А тут еще это козье стадо. Она пасет до одиннадцати, а Мишка с двух до семи вечера. Оба больны. У Нины ноги и камни в желчном пузыре. А Мишка без сердечных шагу не сделает. Сколько он этого нитроглицерина глотает. Сам себе уколы делает. Им бы бросить это стадо. А чем жить? Осенью они резали коз, на лето тушенку Нина делала. Летом ведь не режут коз, и молоко свое. Но я отвыкла дома от козьего молока. И здесь не пью.

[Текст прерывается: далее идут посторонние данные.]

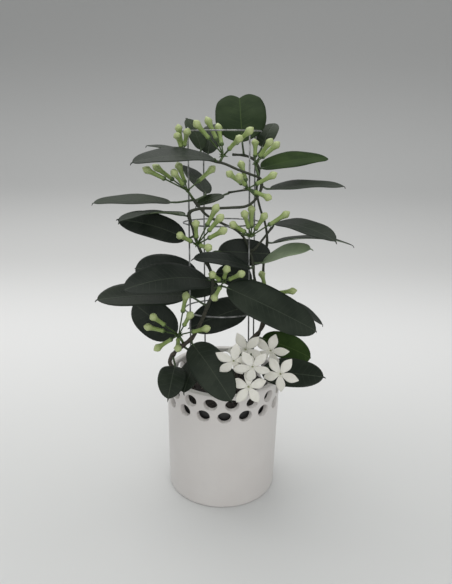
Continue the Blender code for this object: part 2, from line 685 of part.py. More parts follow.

А тут Вася прислал письмо из-под Инзы. Закрывают там его стационар – один на восемь деревень. Скорую помощь еще раньше закрыли. Я не представляю, как они дальше будут жить. Зарплату за март только получил. У них в Ульяновске голодовку учителя устраивали и умер учитель. Одна учительница на уроке умерла. К чему мы придем? Мы в Москве живем, а пенсию только за октябрь получили. А сейчас уже декабрь.
Поминали Клавдю и тетю Настю (Нинина свекровь. – Б. П.). Я Ленину среднюю дочку, Алену, в музыкальную школу водила, рядом с домом Алексея (муж, теперь уже вдовец, Клавди. Бывший председатель профкома Сердобского часзавода. – Б. П.) Каждый раз к нему заходила. У него плохо с сердцем, и плачет по Клавде.